Process for finalizing proposed regulations
The CPPA is expected to vote on initiating formal rulemaking on the proposed regulations at its November 8, 2024 board meeting. Members of the public will have 45 days to submit comments to the CPPA once the rulemaking begins. After the comment period closes, the CPPA can then proceed with finalizing the regulations, a process that requires the agency to consider and respond to every comment it receives and to publish a final statement of reasons. If the CPPA makes any substantive changes to the proposed regulations based on the comments that it receives, the CPPA must provide an additional 15 day comment period on the revised version of the regulations.
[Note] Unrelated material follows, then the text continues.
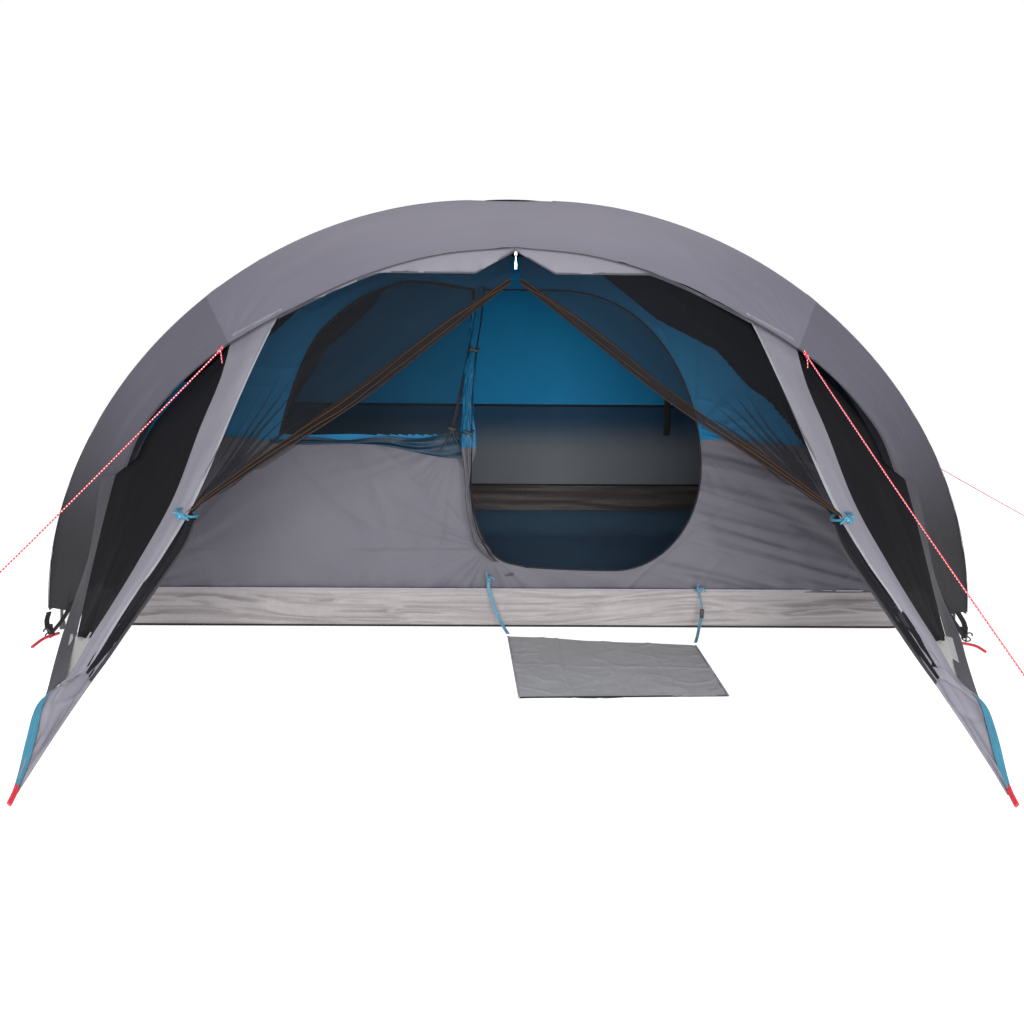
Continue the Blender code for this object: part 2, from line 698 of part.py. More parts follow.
def build_hub():
    middle = Vector((0, DOME_HALF_DEPTH, POLE_HEIGHT))
    mesh = bpy.data.meshes.new("hub_body")
    shape = bmesh.new()
    bmesh.ops.create_cone(
        shape, cap_ends=True, segments=24, radius1=HUB_RADIUS, radius2=HUB_RADIUS - 0.006,
        depth=HUB_HEIGHT,
    )
    bmesh.ops.translate(shape, vec=place(middle), verts=shape.verts)
    shape.to_mesh(mesh)
    shape.free()
    hub = add("hub_body", mesh, "hub_black", origin=place(middle))
    for name, side, end in diagonals():
        radial = Vector((side * POLE_HALF_WIDTH, end * POLE_HALF_DEPTH, 0)).normalized()
        mesh = bpy.data.meshes.new("hub_slot_" + name)
        shape = bmesh.new()
        bmesh.ops.create_cube(shape, size=1)
        bmesh.ops.scale(shape, vec=(0.06, SLOT_WIDTH, 0.08), verts=shape.verts)
        bmesh.ops.translate(shape, vec=(0.076, 0, 0), verts=shape.verts)
        turn = Matrix.Rotation(math.atan2(radial.y, radial.x), 4, "Z")
        bmesh.ops.transform(shape, matrix=turn, verts=shape.verts)
        bmesh.ops.translate(shape, vec=place(middle), verts=shape.verts)
        shape.to_mesh(mesh)
        shape.free()
        cut(hub, hide_cutter(bpy.data.objects.new("hub_slot_" + name, mesh)))
    low = POLE_HEIGHT - HUB_HEIGHT / 2
    ring = []
    for i in range(12):
        turn = 2 * math.pi * i / 12
        across = RING_RADIUS * math.sin(turn)
        ring.append((across, DOME_HALF_DEPTH, low - RING_DROP - RING_RADIUS * math.cos(turn)))
    tube_curve("hub_release_ring", ring, 0.003, "guy_red", 2, cyclic=True,
               origin=place((0, DOME_HALF_DEPTH, low - RING_DROP)))


def build_ground_gear():
    for name, side in (("right", 1), ("left", -1)):
        x = side * (DOME_HALF_WIDTH + 0.012)
        y = -0.004
        rows = [
            [(x, y + 0.11, 0.074), (x, y - 0.02, 0.074)],
            [(x + side * 0.01, y + 0.05, 0.038), (x + side * 0.01, y - 0.02, 0.038)],
            [(x + side * 0.02, y + 0.02, 0.004), (x + side * 0.02, y - 0.02, 0.004)],
        ]
        fabric("corner_webbing_" + name, rows, "web_black", 0.002)
        head = x + side * 0.034
        peg = [
            (head, y, 0.004), (head, y, 0.042), (head + side * 0.012, y, 0.052),
            (head + side * 0.024, y, 0.046), (head + side * 0.028, y, 0.034),
        ]
        tube_curve("foot_peg_" + name, peg, 0.003, "peg_steel", 2)
    build_guys()
    build_mat()


def rope(name, top, peg, sag):
    """A guy line from the fly to its ground end, hanging a little."""
    points = []
    for i in range(9):
        u = i / 8
        point = Vector(top).lerp(Vector(peg), u)
        points.append(point - Vector((0, 0, sag * math.sin(math.pi * u))))
    tube_curve(name, points, GUY_RADIUS, "guy_red", 2)


def build_guys():
    for name, (top, end, sag) in GUY_LINES.items():
        rope("guy_line_" + name, top, end, sag)


def build_mat():
    """Door mat in front of the sill, and the two straps that tie it to the cabin."""
    mesh = bpy.data.meshes.new("door_mat")
    shape = bmesh.new()
    low = [shape.verts.new(place((x, y, MAT_GAP))) for x, y in MAT_CORNERS]
    high = [shape.verts.new(place((x, y, MAT_GAP + MAT_THICK))) for x, y in MAT_CORNERS]
    shape.faces.new(low)
    shape.faces.new(high[::-1])
    for i in range(4):
        j = (i + 1) % 4
        shape.faces.new((low[i], low[j], high[j], high[i]))
    bmesh.ops.recalc_face_normals(shape, faces=shape.faces)
    shape.to_mesh(mesh)
    shape.free()
    add("door_mat", mesh, "mat_grey")
    for name, route in MAT_STRAPS.items():
        half = MAT_STRAP_WIDTH / 2
        rows = [[(x - half, y, z), (x + half, y, z)] for x, y, z in route]
        fabric("mat_strap_" + name, rows, "tie_blue", 0.002)


clear_scene()
TENT = new_collection("pop_up_tent")
CUTTERS = new_collection("cutters", hidden=True)
build_fly()
build_porch()
build_cabin()
build_frame()
build_ground_gear()
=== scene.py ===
"""Looks of the pop up tent: canopy, porch, cabin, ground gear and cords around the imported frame."""

import math

import bmesh
import bpy
import numpy as np
from mathutils import Matrix, Vector


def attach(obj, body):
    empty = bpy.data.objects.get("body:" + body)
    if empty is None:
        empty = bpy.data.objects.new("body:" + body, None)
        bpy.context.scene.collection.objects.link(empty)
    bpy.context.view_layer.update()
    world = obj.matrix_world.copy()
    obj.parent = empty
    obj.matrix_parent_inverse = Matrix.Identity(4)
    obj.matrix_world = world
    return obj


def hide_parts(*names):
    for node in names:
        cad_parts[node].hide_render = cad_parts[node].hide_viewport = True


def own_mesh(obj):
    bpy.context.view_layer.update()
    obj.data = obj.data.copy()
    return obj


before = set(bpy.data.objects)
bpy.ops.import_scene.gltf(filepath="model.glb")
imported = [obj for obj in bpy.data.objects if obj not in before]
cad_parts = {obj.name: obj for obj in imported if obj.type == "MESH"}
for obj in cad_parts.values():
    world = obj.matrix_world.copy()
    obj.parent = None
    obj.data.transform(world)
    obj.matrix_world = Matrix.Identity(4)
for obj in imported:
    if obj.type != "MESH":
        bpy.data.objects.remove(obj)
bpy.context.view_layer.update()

# Placement and driving sizes, in metres. Points are measured from the middle of the front feet.
FRONT_FEET_Y = -0.41
HALF_DEPTH = 1.10
FLY = (1.85, 1.10, 1.81)
CABIN = (1.66, 1.045, 1.70)
CROWN_ANGLE = 4.0
HEM_ANGLE = 87.0
BRIM_CORNER_ANGLE = 43.0
BRIM_CORNER = 4 / 11
TUB_HEIGHT = 0.155
PORCH_TIE = (1.00, -0.79, 0.65)

BRIM_EDGE = (
    (0.00, -0.350, 1.470), (0.26, -0.352, 1.443), (0.51, -0.352, 1.373), (0.77, -0.350, 1.255),
    (0.97, -0.350, 1.145), (1.13, -0.270, 1.045), (1.265, -0.200, 0.935), (1.37, -0.160, 0.820),
    (1.46, -0.120, 0.660), (1.57, -0.080, 0.420), (1.67, -0.040, 0.200), (1.76, -0.010, 0.085),
)
SHIFT = np.array((0.0, FRONT_FEET_Y, 0.0))


# ---------------------------------------------------------------- camera

CAMERA_PLACE = (-0.049, -3.832, 1.185)
CAMERA_TURNS = (11.35, 0.82, -0.5)
CAMERA_LENS = 31.15


def make_camera():
    """The camera stands in front of the porch, looking slightly down. Its turns are pitch, yaw and roll."""
    pitch, yaw, roll = (math.radians(angle) for angle in CAMERA_TURNS)
    forward = Vector((math.sin(yaw) * math.cos(pitch), math.cos(yaw) * math.cos(pitch), -math.sin(pitch)))
    level = Vector((math.cos(yaw), -math.sin(yaw), 0))
    rise = level.cross(forward)
    right = level * math.cos(roll) - rise * math.sin(roll)
    up = level * math.sin(roll) + rise * math.cos(roll)
    data = bpy.data.cameras.new("camera")
    data.lens = CAMERA_LENS
    data.sensor_width = 36.0
    data.clip_end = 200.0
    camera = bpy.data.objects.new("camera", data)
    turn = Matrix((right, up, -forward)).transposed().to_4x4()
    camera.matrix_world = Matrix.Translation(CAMERA_PLACE) @ turn
    bpy.context.scene.collection.objects.link(camera)
    bpy.context.scene.camera = camera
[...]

A recent California 3rd District Court of Appeals decision confirmed that CPPA regulations take effect immediately and do not require a one year waiting period. As a result, once the CPPA finalizes the proposed regulations and files the regulations with the California Secretary of State, the regulations will become effective as follows: January 1, if filed between September 1 and November 30; April 1, if filed between December 1 and February 29; July 1, if filed between March 1 and May 31; and October 1, if filed between June 1 and August 31. The CPPA can also petition for an earlier effective date by demonstrating good cause.